** begin **

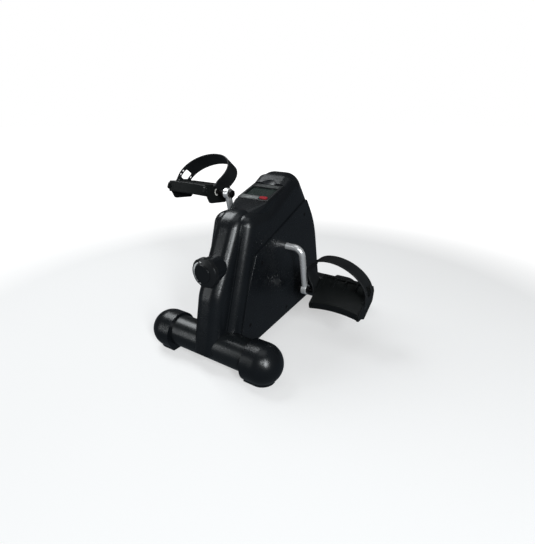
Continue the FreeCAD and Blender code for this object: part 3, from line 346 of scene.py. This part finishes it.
# ---- mesh helpers -------------------------------------------------------------------
def new_piece(name, bm, material, body):
    """Turns a bmesh into a smooth-shaded piece that rides on a CAD body."""
    mesh = bpy.data.meshes.new(name)
    bmesh.ops.recalc_face_normals(bm, faces=bm.faces)
    bm.to_mesh(mesh)
    bm.free()
    for polygon in mesh.polygons:
        polygon.use_smooth = True
    mesh.materials.append(material)
    piece = bpy.data.objects.new(name, mesh)
    bpy.context.scene.collection.objects.link(piece)
    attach(piece, body)
    return piece


def modifier(piece, kind, **settings):
    made = piece.modifiers.new(kind.lower(), kind)
    for key, value in settings.items():
        setattr(made, key, value)


def smooth_line(points, step):
    """Points about step apart on a smooth curve through the given ones."""
    ends = [points[0] * 2 - points[1]] + points + [points[-1] * 2 - points[-2]]
    line = []
    for i in range(1, len(ends) - 2):
        a, b, c, d = ends[i - 1:i + 3]
        pieces = max(2, round((c - b).length / step))
        for k in range(pieces):
            t = k / pieces
            straight = 2 * b + (c - a) * t
            bend = (2 * a - 5 * b + 4 * c - d) * t * t
            line.append(0.5 * (straight + bend + (3 * b - a - 3 * c + d) * t ** 3))
    line.append(points[-1])
    return line


def point_along(line, distance):
    """Point at a distance from the start of a polyline."""
    for a, b in zip(line, line[1:]):
        length = (b - a).length
        if distance <= length:
            return a.lerp(b, distance / length)
        distance -= length
    return line[-1]


# ---- straps -------------------------------------------------------------------------
PEDAL_PITCH = {"right": math.radians(30.0), "left": math.radians(-8.0)}
STRAP_HALF, STRAP_THICK = 16.5 * MM, 2.6 * MM
STRAP_EDGE = 1.3 * MM                # mesh rows this close to every rim keep the rims crisp
STRAP_LEAN = math.radians(30.0)      # leans forward about the pegs that hold it
STRAP_BACK = 8.0 * MM                # the pegs stand this far behind the pedal's axis
PEG_HEIGHT = 9.5 * MM
# The strap's middle line from its outer end over the foot to its inner one: how far outward, as a
# share of the way from the inner end plate to the outer one, and how far up in millimetres.
STRAP_LINE = [(1.0, 0.0), (1.0, 10.0), (0.992, 22.0), (0.925, 37.0), (0.79, 51.0), (0.61, 61.0),
              (0.42, 65.5), (0.24, 64.5), (0.11, 58.5), (0.035, 48.0), (0.020, 36.0),
              (0.055, 23.0), (0.110, 12.0), (0.122, 0.0)]
CURVE_STEP = 1.5 * MM
# Openings near the outer end: from here to there along the strap, and across it from its middle.
WINDOW, WINDOW_HALF = (14.5 * MM, 33.0 * MM), 8.5 * MM
LEG_HOLES = [(17.0 * MM, 20.5 * MM), (25.0 * MM, 28.5 * MM)]
LEG_HOLE = (10.6 * MM, 13.8 * MM)
MIDDLE_HALF = 3.0 * MM               # the two middle columns of the mesh stand this far out
STRAP_ROWS, ROW_GAP = 64, 1.6 * MM   # even mesh rows, left out where they crowd an opening's edge


def strap_rows(total):
    """Where the mesh rows lie along a strap: even steps, and the edges of every opening."""
    marks = {0.0, total, STRAP_EDGE, total - STRAP_EDGE, *WINDOW}
    for hole in LEG_HOLES:
        marks.update(hole)
    even = [k * total / STRAP_ROWS for k in range(1, STRAP_ROWS)]
    clear = {row for row in even if all(abs(row - mark) > ROW_GAP for mark in marks)}
    return sorted(marks | clear)


def strap_columns():
    """Where the mesh columns lie across a strap, the same on both sides of its middle."""
    one_side = [MIDDLE_HALF, WINDOW_HALF, *LEG_HOLE, STRAP_HALF - STRAP_EDGE, STRAP_HALF]
    return [-v for v in reversed(one_side)] + one_side


def in_opening(along, across):
    """Whether a place on a strap lies in its window or in one of the legs' holes."""
    if WINDOW[0] < along < WINDOW[1] and abs(across) < WINDOW_HALF:
        return True
    in_leg = LEG_HOLE[0] < abs(across) < LEG_HOLE[1]
    return in_leg and any(start < along < end for start, end in LEG_HOLES)


def strap_place(side):
    """Carries a strap drawn upright over the pedal's axis to its leaning place on the pedal."""
    axis = Vector(joints[f"{side}_pedal_spin"]["pos_m"])
    pedal = Matrix.Translation((0, axis.y, axis.z)) @ Matrix.Rotation(PEDAL_PITCH[side], 4, "X")
    pegs = pedal @ Matrix.Translation((0, STRAP_BACK, PEG_HEIGHT))
    leaning = pegs @ Matrix.Rotation(-STRAP_LEAN, 4, "X")
    return leaning @ Matrix.Translation((0, 0, -PEG_HEIGHT))


def strap(side):
    """Moulded strap: the outer end forks into two pierced legs round an open window."""
    sign = 1 if side == "right" else -1
    low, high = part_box(f"{side}_strap")
    inner, outer = sorted((abs(low.x), abs(high.x)))
    inner, outer = inner + STRAP_THICK / 2, outer - STRAP_THICK / 2
    points = [Vector((inner + share * (outer - inner), 0.0, up * MM)) for share, up in STRAP_LINE]
    line = smooth_line(points, CURVE_STEP)
    rows = strap_rows(sum((b - a).length for a, b in zip(line, line[1:])))
    columns = strap_columns()
    place = strap_place(side)

    bm = bmesh.new()
    grid = []
    for row in rows:
        point = point_along(line, row)
        grid.append([bm.verts.new(place @ Vector((sign * point.x, v, point.z))) for v in columns])
    for i in range(len(rows) - 1):
        for j in range(len(columns) - 1):
            if not in_opening((rows[i] + rows[i + 1]) / 2, (columns[j] + columns[j + 1]) / 2):
                bm.faces.new((grid[i][j], grid[i + 1][j], grid[i + 1][j + 1], grid[i][j + 1]))
    loose = [v for v in bm.verts if not v.link_faces]
    bmesh.ops.delete(bm, geom=loose, context="VERTS")

    material = MATERIALS["strap_plastic"]
    piece = new_piece(f"{side}_foot_strap", bm, material, f"{side}_pedal")
    modifier(piece, "SOLIDIFY", thickness=STRAP_THICK, offset=0.0, use_even_offset=True)
    modifier(piece, "SUBSURF", levels=2, render_levels=2)
    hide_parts(f"{side}_strap")


# ---- knob and display markings ------------------------------------------------------
KNOB_DOME = 62.0 * MM                # radius of the crowned face of the knob's cap
KNOB_LIFT = 0.05 * MM                # the print's middle layer stands this far in front of it
ARC_RADIUS, ARC_WIDTH = 18.4 * MM, 3.6 * MM
ARC_START, ARC_END = math.radians(118), math.radians(232)
ARC_STEPS = 40
ARC_TIP, ARC_TAPER = 0.08, 0.8       # width left at the arc's tips, and how fast it grows
PLUS_AT, MINUS_AT = math.radians(104), math.radians(246)
BAR_HALF, STROKE_HALF = 2.2 * MM, 0.45 * MM
STROKE_LIFT = 0.02 * MM              # keeps the plus sign's two strokes apart
PRINT_THICK = 0.3 * MM


def draw_arc(bm, on_face):
    """Arc on the knob's face, widest in its middle."""
    rows = []
    for k in range(ARC_STEPS + 1):
        share = k / ARC_STEPS
        angle = ARC_START + (ARC_END - ARC_START) * share
        swell = math.sin(math.pi * (ARC_TIP + (1 - 2 * ARC_TIP) * share)) ** ARC_TAPER
        half = 0.5 * ARC_WIDTH * swell
        rows.append([bm.verts.new(on_face(angle, ARC_RADIUS + side * half)) for side in (-1, 0, 1)])
    for a, b in zip(rows, rows[1:]):
        for j in range(2):
            bm.faces.new((a[j], b[j], b[j + 1], a[j + 1]))


def draw_stroke(bm, middle, along, wide):
    """One straight stroke of a plus or minus sign."""
    corners = [middle + along * a + wide * b for a, b in ((-1, -1), (1, -1), (1, 1), (-1, 1))]
    bm.faces.new([bm.verts.new(corner) for corner in corners])


def knob_scale():
    """Tapered white arc on the knob's face, with a small plus and minus at its ends."""
    centre = Vector(joints["tension_knob_turn"]["pos_m"])
    face_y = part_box("knob_cap")[0].y - KNOB_LIFT

    def on_face(angle, reach):
        sink = KNOB_DOME - math.sqrt(KNOB_DOME ** 2 - reach ** 2)
        return Vector((centre.x + reach * math.cos(angle), face_y + sink,
                       centre.z + reach * math.sin(angle)))

    flat = Vector((BAR_HALF, 0, 0)), Vector((0, 0, STROKE_HALF))
    upright = Vector((0, 0, BAR_HALF)), Vector((STROKE_HALF, 0, 0))
    plus, minus = on_face(PLUS_AT, ARC_RADIUS), on_face(MINUS_AT, ARC_RADIUS)
    bm = bmesh.new()
    draw_arc(bm, on_face)
    draw_stroke(bm, plus, *flat)
    draw_stroke(bm, plus - Vector((0, STROKE_LIFT, 0)), *upright)
    draw_stroke(bm, minus, *flat)
    piece = new_piece("knob_scale", bm, PRINT_WHITE, "tension_knob")
    modifier(piece, "SOLIDIFY", thickness=PRINT_THICK, offset=0.0)


# Marks on the display's bezel, from the display's own middle: left, right, front, rear.
LIGHT_STRIP = (-28.0 * MM, 9.5 * MM, -25.0 * MM, -15.5 * MM)
LINE_LEFT, LINE_RIGHT, LINE_DEEP = -22.0 * MM, 25.0 * MM, 0.7 * MM
FIRST_LINE, LINE_STEP, LINES = 17.0 * MM, 2.6 * MM, 3
LENS_BACK, LENS_UP = 0.75 * MM, 0.35 * MM     # the lens's middle, from the display's middle
BEZEL_UP = 1.55 * MM                          # the printed face, just above the bezel
CORNER_RADIUS, CORNER_SHARE = 0.9 * MM, 0.45  # never more than this share of a mark's depth
FOIL_THICK = 0.2 * MM


def display_marks():
    """Light strip beside the button and fine lines behind the screen, laid on the bezel."""
    up = -Vector(joints["display_button_press"]["axis"]).normalized()
    across = Vector((1, 0, 0))
    back = up.cross(across)
    low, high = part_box("display_lens")
    middle = (low + high) / 2 - back * LENS_BACK - up * LENS_UP

    def mark(name, left, right, front, rear):
        bm = bmesh.new()
        corners = ((left, front), (right, front), (right, rear), (left, rear))
        bm.faces.new([bm.verts.new(middle + across * x + back * y + up * BEZEL_UP)
                      for x, y in corners])
        radius = min(CORNER_RADIUS, CORNER_SHARE * (rear - front))
        bmesh.ops.bevel(bm, geom=bm.verts[:], offset=radius, segments=4, affect="VERTICES")
        piece = new_piece(name, bm, LABEL_GREY, "frame")
        modifier(piece, "SOLIDIFY", thickness=FOIL_THICK, offset=0.0)

    mark("display_strip", *LIGHT_STRIP)
    for k in range(LINES):
        front = FIRST_LINE + LINE_STEP * k
        mark(f"display_line_{k}", LINE_LEFT, LINE_RIGHT, front, front + LINE_DEEP)


# ---- stage --------------------------------------------------------------------------
FLOOR_RADIUS = 9.0
FLOOR_GLOW = 1.2                     # plain white light mixed into the floor the camera sees
GLOW_FROM, GLOW_TO = 0.6, 0.95       # distances over which that light takes over from shading,
GLOW_NEAR, GLOW_FAR = 0.4, 1.0       # and its share at each
FLOOR_TINT, FLOOR_DIM = (0.75, 0.87, 1.0), 0.10     # the floor as shiny surfaces reflect it
ROOM_DIM = 0.06                      # the room as they reflect it
LAMP_COLOR = (0.94, 0.98, 1.0)
CAMERA_PLACE = (0.3906, -0.5761, 0.3980)
CAMERA_TILT, CAMERA_TURN = math.radians(67.443), math.radians(33.836)
CAMERA_LENS, CAMERA_SENSOR = 26.47, 36.0


def floor_paint():
    """Pale floor: softly shaded to the camera, dim in reflections so that black stays black."""
    s = Surface("floor_pale", specular=0.1)
    s.color(s.patches(s.noise(0.8, 2), (0.86, 0.86, 0.86), (0.88, 0.88, 0.88)))
    s.set("Roughness", 0.8)
    distance = s.node("ShaderNodeVectorMath", {0: s.place}, operation="LENGTH").outputs["Value"]
    share = s.spread(distance, GLOW_NEAR, GLOW_FAR, GLOW_FROM, GLOW_TO)
    glow = s.node("ShaderNodeEmission", {"Color": (1.0, 1.0, 1.0), "Strength": FLOOR_GLOW})
    bright = s.node("ShaderNodeMixShader", {0: share, 1: s.shader.outputs[0], 2: glow.outputs[0]})
    dim = s.node("ShaderNodeEmission", {"Color": FLOOR_TINT, "Strength": FLOOR_DIM})
    seen = s.node("ShaderNodeLightPath").outputs["Is Camera Ray"]
    both = s.node("ShaderNodeMixShader", {0: seen, 1: dim.outputs[0], 2: bright.outputs[0]})
    s.feed(s.tree.nodes["Material Output"].inputs["Surface"], both.outputs[0])
    return s.material


def floor():
    bm = bmesh.new()
    bmesh.ops.create_circle(bm, cap_ends=True, segments=96, radius=FLOOR_RADIUS)
    mesh = bpy.data.meshes.new("floor")
    bm.to_mesh(mesh)
    bm.free()
    mesh.materials.append(floor_paint())
    plane = bpy.data.objects.new("floor", mesh)
    bpy.context.scene.collection.objects.link(plane)


def world():
    """White to the camera, and a dim even room in reflections."""
    made = bpy.data.worlds.new("studio")
    bpy.context.scene.world = made
    made.use_nodes = True
    tree = made.node_tree
    background = tree.nodes["Background"]
    ray = tree.nodes.new("ShaderNodeLightPath")
    room = tree.nodes.new("ShaderNodeMapRange")
    room.inputs["To Min"].default_value = ROOM_DIM
    room.inputs["To Max"].default_value = 1.0
    tree.links.new(ray.outputs["Is Camera Ray"], room.inputs["Value"])
    tree.links.new(room.outputs[0], background.inputs["Strength"])
    background.inputs["Color"].default_value = (1, 1, 1, 1)


def softbox(name, place, target, width, height, watts):
    data = bpy.data.lights.new(name, "AREA")
    data.shape = "RECTANGLE"
    data.size, data.size_y = width, height
    data.energy = watts
    data.color = LAMP_COLOR
    lamp = bpy.data.objects.new(name, data)
    bpy.context.scene.collection.objects.link(lamp)
    lamp.location = place
    lamp.rotation_euler = (Vector(target) - Vector(place)).to_track_quat("-Z", "Y").to_euler()


def lights():
    """Lamps from both front corners and above; the second one is mirrored in the shoulder."""
    softbox("key", (-1.05, -1.45, 0.45), (0, 0, 0.15), 0.16, 1.0, 3)
    softbox("shoulder", (-0.80, 0.0, 1.2), (0, -0.08, 0.24), 0.65, 0.65, 9)
    softbox("fill", (1.5, -1.1, 1.0), (0, 0, 0.15), 0.3, 0.9, 26)
    softbox("front", (0.75, -1.25, 0.95), (0, -0.12, 0.15), 0.25, 0.25, 4)
    softbox("top", (0.1, -0.2, 1.9), (0, 0, 0.1), 1.2, 1.0, 3)


def camera():
    """Looks down on the front right of the exerciser from knee height."""
    data = bpy.data.cameras.new("camera")
    data.sensor_width = CAMERA_SENSOR
    data.lens = CAMERA_LENS
    made = bpy.data.objects.new("camera", data)
    bpy.context.scene.collection.objects.link(made)
    made.location = CAMERA_PLACE
    made.rotation_euler = (CAMERA_TILT, 0.0, CAMERA_TURN)
    bpy.context.scene.camera = made


# ---- the object ---------------------------------------------------------------------
paint_frame()
for side in ("left", "right"):
    strap(side)
knob_scale()
display_marks()
floor()
world()
lights()
camera()
bpy.context.scene.view_settings.view_transform = "Standard"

** end **

▸ OBJECTIVE
Return exactly the opening lines of the listing above, ending with the line that has "setattr(made, key, value)".

▸ RESPONSE TO THIS EXERCISE
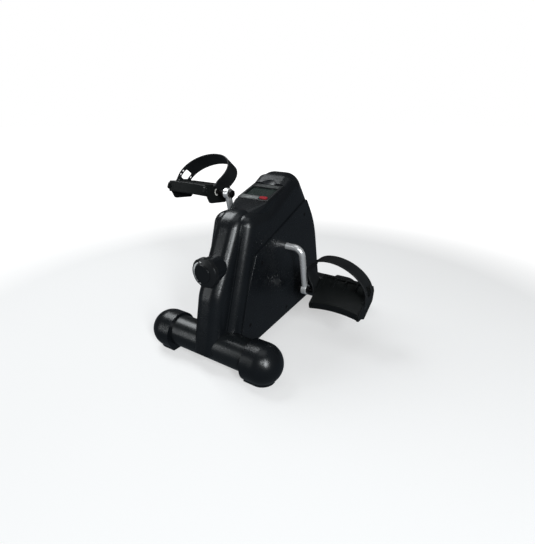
Continue the FreeCAD and Blender code for this object: part 3, from line 346 of scene.py. This part finishes it.
# ---- mesh helpers -------------------------------------------------------------------
def new_piece(name, bm, material, body):
    """Turns a bmesh into a smooth-shaded piece that rides on a CAD body."""
    mesh = bpy.data.meshes.new(name)
    bmesh.ops.recalc_face_normals(bm, faces=bm.faces)
    bm.to_mesh(mesh)
    bm.free()
    for polygon in mesh.polygons:
        polygon.use_smooth = True
    mesh.materials.append(material)
    piece = bpy.data.objects.new(name, mesh)
    bpy.context.scene.collection.objects.link(piece)
    attach(piece, body)
    return piece


def modifier(piece, kind, **settings):
    made = piece.modifiers.new(kind.lower(), kind)
    for key, value in settings.items():
        setattr(made, key, value)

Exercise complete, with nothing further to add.